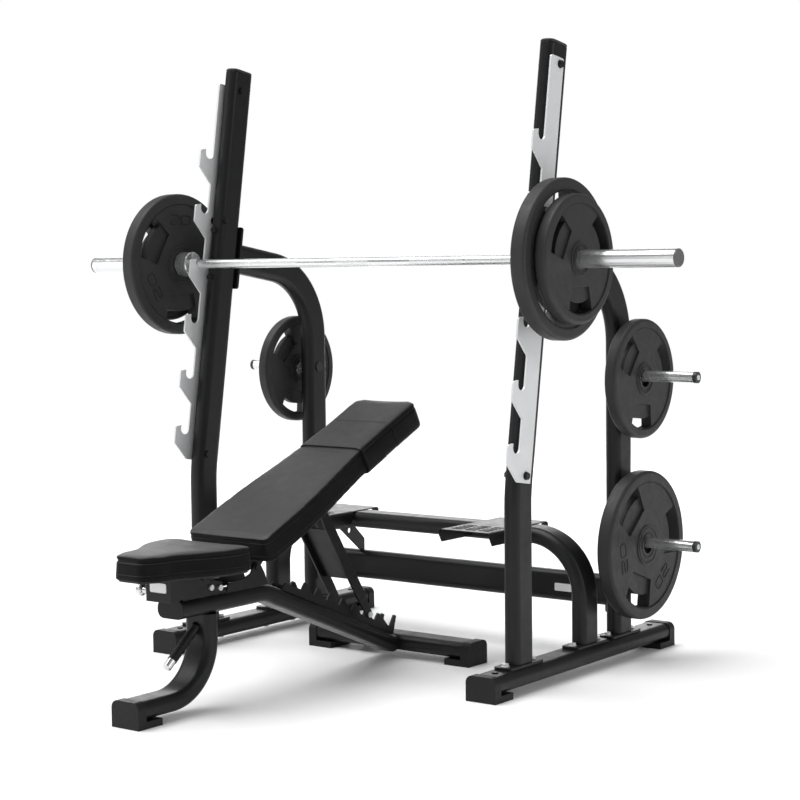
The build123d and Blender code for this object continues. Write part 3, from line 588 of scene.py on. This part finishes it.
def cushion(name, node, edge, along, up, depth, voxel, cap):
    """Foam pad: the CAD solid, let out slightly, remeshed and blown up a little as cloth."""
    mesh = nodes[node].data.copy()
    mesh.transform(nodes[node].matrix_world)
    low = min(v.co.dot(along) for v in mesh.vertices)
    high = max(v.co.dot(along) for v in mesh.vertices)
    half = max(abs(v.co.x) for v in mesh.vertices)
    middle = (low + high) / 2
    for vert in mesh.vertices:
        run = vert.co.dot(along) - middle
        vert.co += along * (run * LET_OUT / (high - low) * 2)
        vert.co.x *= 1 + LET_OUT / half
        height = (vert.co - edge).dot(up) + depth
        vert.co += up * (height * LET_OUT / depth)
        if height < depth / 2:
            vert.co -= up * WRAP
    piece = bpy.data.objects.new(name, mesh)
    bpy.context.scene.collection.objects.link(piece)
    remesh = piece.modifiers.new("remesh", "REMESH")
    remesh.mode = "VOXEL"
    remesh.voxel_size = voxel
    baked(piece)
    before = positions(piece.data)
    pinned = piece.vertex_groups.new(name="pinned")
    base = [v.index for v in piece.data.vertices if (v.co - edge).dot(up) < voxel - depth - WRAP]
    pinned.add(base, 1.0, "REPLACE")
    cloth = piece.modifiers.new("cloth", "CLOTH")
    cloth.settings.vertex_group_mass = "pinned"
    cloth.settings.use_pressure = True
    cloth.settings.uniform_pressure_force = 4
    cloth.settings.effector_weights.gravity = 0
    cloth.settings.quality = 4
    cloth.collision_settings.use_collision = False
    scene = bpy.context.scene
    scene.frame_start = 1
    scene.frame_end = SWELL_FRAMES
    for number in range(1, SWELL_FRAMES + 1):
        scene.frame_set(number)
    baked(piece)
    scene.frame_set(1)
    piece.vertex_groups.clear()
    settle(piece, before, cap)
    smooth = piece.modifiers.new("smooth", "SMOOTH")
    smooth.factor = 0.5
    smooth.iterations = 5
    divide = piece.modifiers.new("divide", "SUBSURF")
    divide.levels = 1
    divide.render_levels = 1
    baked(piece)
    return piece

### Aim
The data above must be returned in full, exactly as written.

### The answer
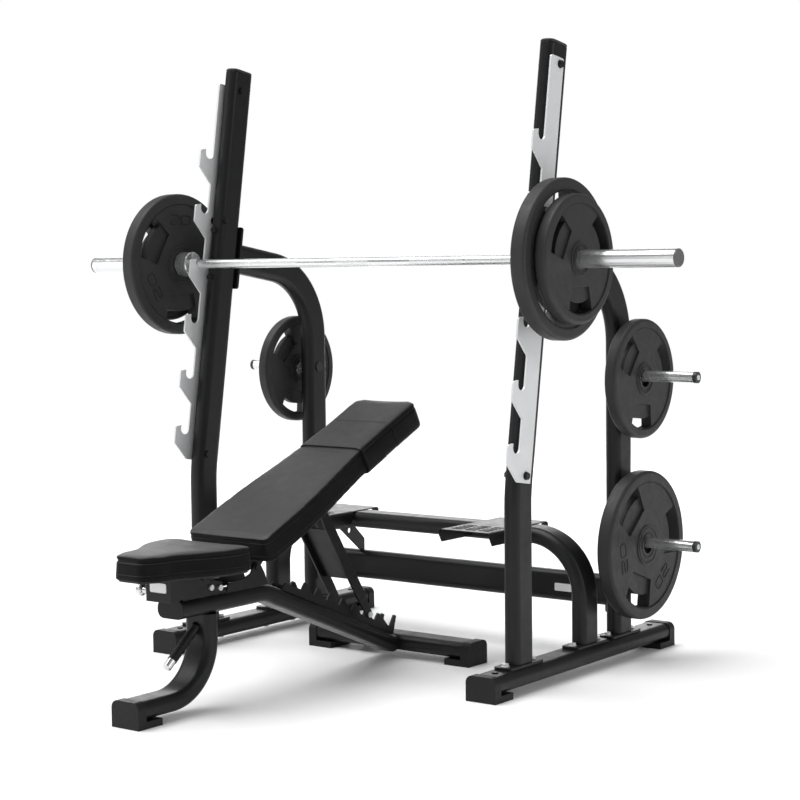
The build123d and Blender code for this object continues. Write part 3, from line 588 of scene.py on. This part finishes it.
def cushion(name, node, edge, along, up, depth, voxel, cap):
    """Foam pad: the CAD solid, let out slightly, remeshed and blown up a little as cloth."""
    mesh = nodes[node].data.copy()
    mesh.transform(nodes[node].matrix_world)
    low = min(v.co.dot(along) for v in mesh.vertices)
    high = max(v.co.dot(along) for v in mesh.vertices)
    half = max(abs(v.co.x) for v in mesh.vertices)
    middle = (low + high) / 2
    for vert in mesh.vertices:
        run = vert.co.dot(along) - middle
        vert.co += along * (run * LET_OUT / (high - low) * 2)
        vert.co.x *= 1 + LET_OUT / half
        height = (vert.co - edge).dot(up) + depth
        vert.co += up * (height * LET_OUT / depth)
        if height < depth / 2:
            vert.co -= up * WRAP
    piece = bpy.data.objects.new(name, mesh)
    bpy.context.scene.collection.objects.link(piece)
    remesh = piece.modifiers.new("remesh", "REMESH")
    remesh.mode = "VOXEL"
    remesh.voxel_size = voxel
    baked(piece)
    before = positions(piece.data)
    pinned = piece.vertex_groups.new(name="pinned")
    base = [v.index for v in piece.data.vertices if (v.co - edge).dot(up) < voxel - depth - WRAP]
    pinned.add(base, 1.0, "REPLACE")
    cloth = piece.modifiers.new("cloth", "CLOTH")
    cloth.settings.vertex_group_mass = "pinned"
    cloth.settings.use_pressure = True
    cloth.settings.uniform_pressure_force = 4
    cloth.settings.effector_weights.gravity = 0
    cloth.settings.quality = 4
    cloth.collision_settings.use_collision = False
    scene = bpy.context.scene
    scene.frame_start = 1
    scene.frame_end = SWELL_FRAMES
    for number in range(1, SWELL_FRAMES + 1):
        scene.frame_set(number)
    baked(piece)
    scene.frame_set(1)
    piece.vertex_groups.clear()
    settle(piece, before, cap)
    smooth = piece.modifiers.new("smooth", "SMOOTH")
    smooth.factor = 0.5
    smooth.iterations = 5
    divide = piece.modifiers.new("divide", "SUBSURF")
    divide.levels = 1
    divide.render_levels = 1
    baked(piece)
    return piece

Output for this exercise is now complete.